The threat of a no-deal Brexit is back—and with it the risk that the U.K. economy’s shaky recovery from the coronavirus pandemic will be hobbled.
As British and European Union negotiators head into the last round of talks scheduled before a key summit this month, chances are growing that the U.K. will end the post-Brexit transition period on Dec. 31 without a free trade agreement in place—spelling turmoil for businesses.
Instead of postponing its final parting with the bloc because of the coronavirus, the U.K. government has so far ruled out any delay. That may be, critics say, because Brexiters calculate the cost of leaving without a deal will be obscured by the far more extensive damage wreaked by the virus.

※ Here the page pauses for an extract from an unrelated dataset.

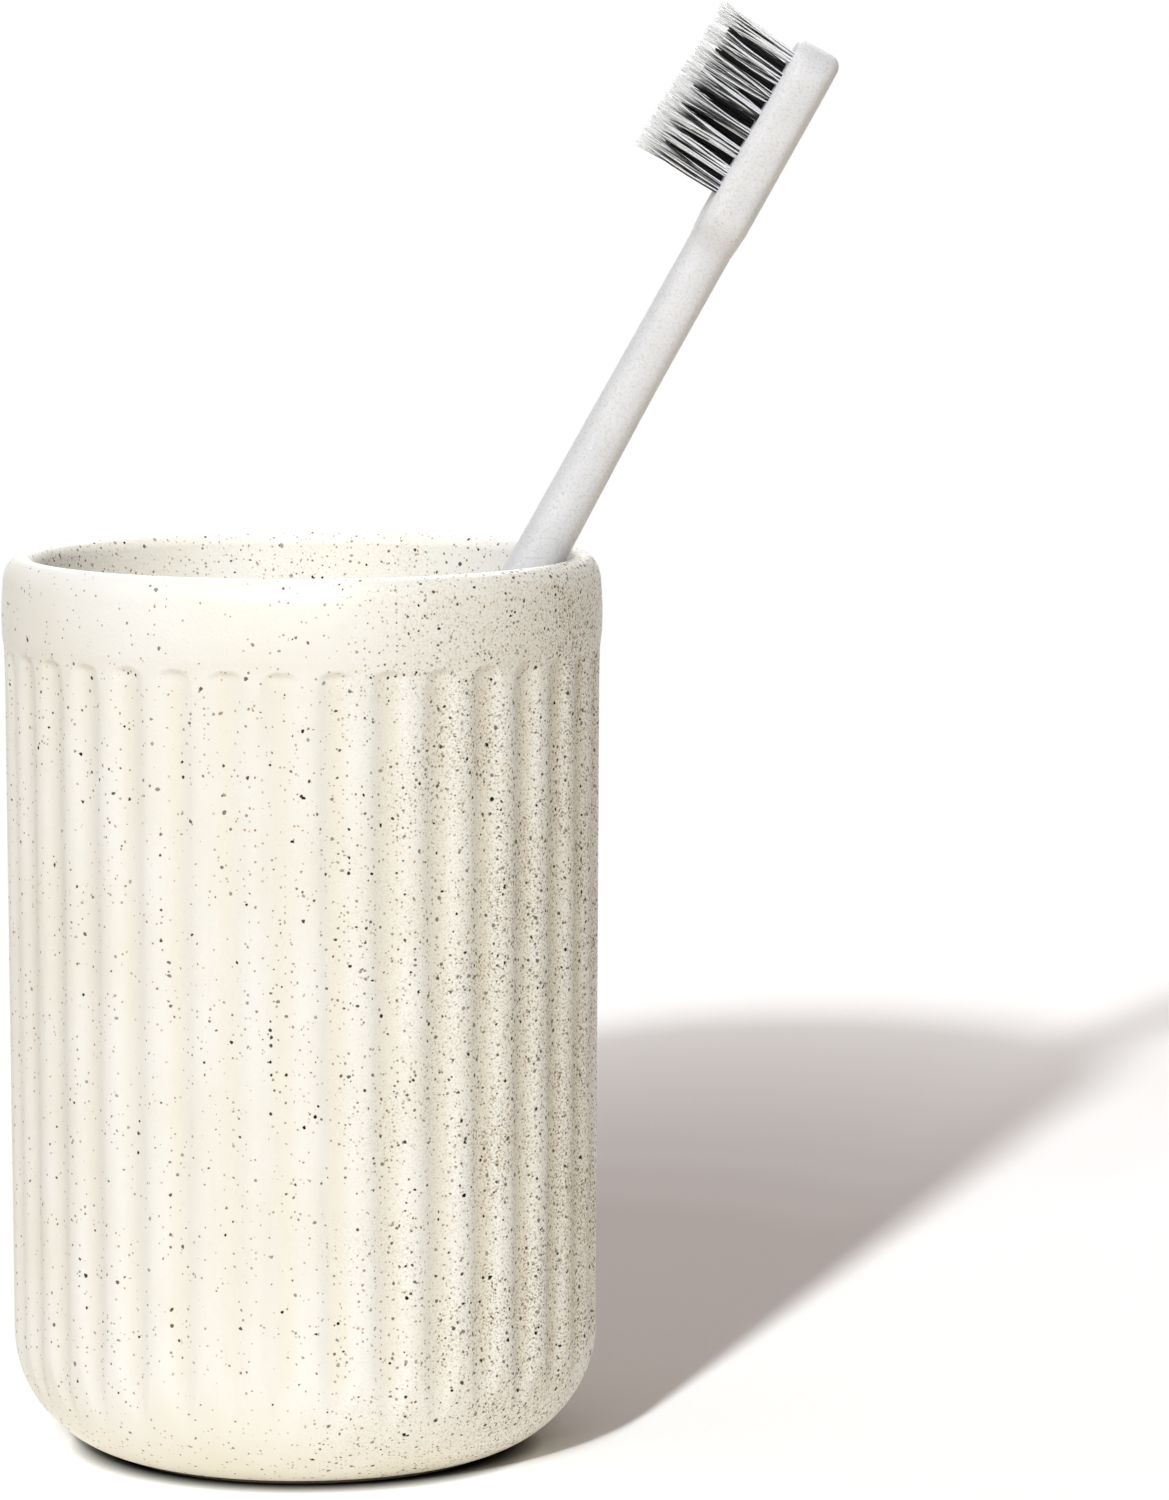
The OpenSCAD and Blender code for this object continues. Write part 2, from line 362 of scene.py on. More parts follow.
def bump(tree, height, depth_mm):
    node = add_node(tree, "ShaderNodeBump", {
        "Height": height, "Distance": depth_mm * MM, "Strength": 1.0})
    return output(node)


def specks(tree, place, spacing_mm, share, radius_mm, seed):
    """Small ragged specks in a share of a Voronoi pattern's cells, and a chance from 0 to 1 for each."""
    seed_steps = (0.37, 0.11, 0.23)
    ragged_size = radius_mm * 1.6
    ragged_reach = radius_mm * 1.3
    moved = vector_math("ADD", place, tuple(seed * step for step in seed_steps))
    ragged = output(add_node(tree, "ShaderNodeTexNoise", {
        "Vector": moved, "Scale": 1 / (ragged_size * MM), "Detail": 1.0}), "Color")
    shifted = vector_math("ADD", moved, vector_math("SCALE", ragged, ragged_reach * MM))
    cells = add_node(tree, "ShaderNodeTexVoronoi", {
        "Vector": shifted, "Scale": 1 / (spacing_mm * MM), "Randomness": 1.0})
    chance, growth, tone = parts_of(output(cells, "Color"))
    size = ramp(growth, 0.0, 1.0, 0.65, 1.05) * (radius_mm / spacing_mm)
    speck = ramp(output(cells, "Distance") / size, 0.7, 1.0, 1.0, 0.0)
    return speck * chance.math("LESS_THAN", share), tone


def glaze_colour(tree, place):
    """Cream with pale clouds, yellower in the flutes, more so on the right, and low down: partly thicker
    glaze, partly painted shade.
    """
    cream = (0.86, 0.845, 0.785, 1)
    pale = (0.89, 0.885, 0.86, 1)
    thick_and_shaded = (0.80, 0.75, 0.61, 1)
    cloud_size = 14.0
    low_top, low_bottom, low_ragged, low_share = 8.0, 1.0, 6.0, 0.35
    pooled_ragged, pooled_share = 0.9, 0.8
    turned, _, height = parts_of(place)
    clouds = noise(tree, place, cloud_size, detail=3.0)
    colour = blend_colours(tree, ramp(clouds, 0.35, 0.7), cream, pale)
    depth = mesh_mark(tree, "valley") + (clouds - 0.5) * pooled_ragged
    pooled_and_shaded = ramp(depth, 0.4, 1.3, 0.0, pooled_share)
    # Painted shade: the yellow in the flutes grows towards the right, the side away from the light
    pooled_and_shaded = pooled_and_shaded * ramp(turned, -CUP_R * MM, CUP_R * MM, 0.3, 1.0)
    colour = blend_colours(tree, pooled_and_shaded, colour, thick_and_shaded)
    # Yellower low down, on the corner that faces the table: partly thicker glaze, partly painted shade
    ragged_height = height + (clouds - 0.5) * low_ragged * MM
    low = ramp(ragged_height, low_top * MM, low_bottom * MM, 0.0, low_share)
    return blend_colours(tree, low, colour, thick_and_shaded)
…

To Sanjay Raja, an economist at Deutsche Bank AG, a no-deal Brexit would halve the pace of growth next year to 1.5%. The U.K. in a Changing Europe, a research group, estimates gross domestic product could be crimped by 8% over 10 years as trade barriers and a reduction in productivity hit output.
“It may be less politically costly for the U.K. to do no deal in the midst of a pandemic, but economically I’m not sure about that at all,” said Jonathan Springford, deputy director of the Centre for European Reform. “It might be that they’re able to get away with it—but I don’t think it changes the view that no deal would impose quite sizable economic costs.”
Intergroup Inc. says the size of the shock could even force the Bank of England to take the controversial move of cutting interest rates below zero because fiscal policy and other tools may not be enough.
Companies now have to think of how to prepare for Brexit while dealing with the fallout from coronavirus. Many are shuttered, indebted and struggling to pull through the lockdown.
The additional debt firms are carrying will make adjusting to Brexit more difficult, according to Alan Winters, director of the U.K. Trade Policy Observatory at the University of Sussex.
The re-introduction of trade barriers with the EU and changes to trading relationships with other countries will require a major re-orientation of exports, he wrote late in May. Heavily indebted firms are less likely to invest in developing new export markets.
“It’s a tense conversation at the moment,” said Allie Renison, head of Europe and trade policy at the Institute of Directors. “Companies are struggling with their survival, and there’s not a narrative yet from government saying to prepare, but they are saying the transition is ending.”
While both the U.K. and the EU insist a deal is still their preferred outcome, the deadlocked talks and the limited time left available mean risk no agreement will be reached is rising: analysts at Eurasia Group now put the odds of that outcome at 55%. EU Trade Commissioner Phil Hogan told RTE last month that the U.K. “can effectively blame Covid for everything.”
If the sides can’t strike a deal by the year-end, the U.K. will default to trading with the bloc on terms set by the World Trade Organization. That means British manufacturers of goods such as cars, pharmaceuticals, plastics, and precision tools could face new costs and significant disruptions to their just-in-time supply chains in Europe.
“It looks like June is going to be a turbulent month for Brexit, and markets are beginning to brace themselves for no extension to the transition period, as well as the possibility that neither side can agree on a trade deal this year,” ING Groep NV analysts wrote in a note.
While investors now don’t seem as rattled by Brexit developments, there could some depreciation in sterling to come, they said.
For Patrick Minford, chair of the pro-Brexit group Economists for Free Trade, leaving on anything but WTO terms would mean Britain would “lose the gains of free trade with the rest of the world.” It’s also better that the U.K. stays out of the EU’s expensive coronavirus recovery plan, he said. “When you add them both up, it’s pretty serious, really, and we’re much better off leaving.”
The fracturing of supply chains due to the coronavirus is one wake-up call to the upheaval that could be on the way. More than 80% of small and medium-sized manufacturers say the pandemic has affected their supply chains, and while some say contingency plans for Brexit have proved useful in preparing for the situation, others are facing shortages.
The pandemic has also led to discussion of bringing supply chains closer to home, particularly as the U.K. struggled to fly in emergency supplies while factories were closed and most workers stayed away.
U.K. Cabinet Office minister Michael Gove last week touted the “phenomenon of re-shoring” and said “we’re seeing how countries can increase resilience.”
But moves to shorten supply chains further could likely lead to goods becoming more expensive, according to Springford of Centre for European Reform. What is more, the U.K.’s geographical proximity to the EU means it’s likely to stay an important trade partner.
Philip Hammond, a former U.K. finance minister who campaigned to stay in the bloc, said last week that the government should at least seek a temporary trade deal to protect jobs.
Since the U.K. is such an open economy, “we will be more exposed than most developed economies to any headwinds in international trade during the recovery,” he said. “We really can’t afford to layer on top of that, during a very difficult recovery period, a sort of self-inflicted shock.”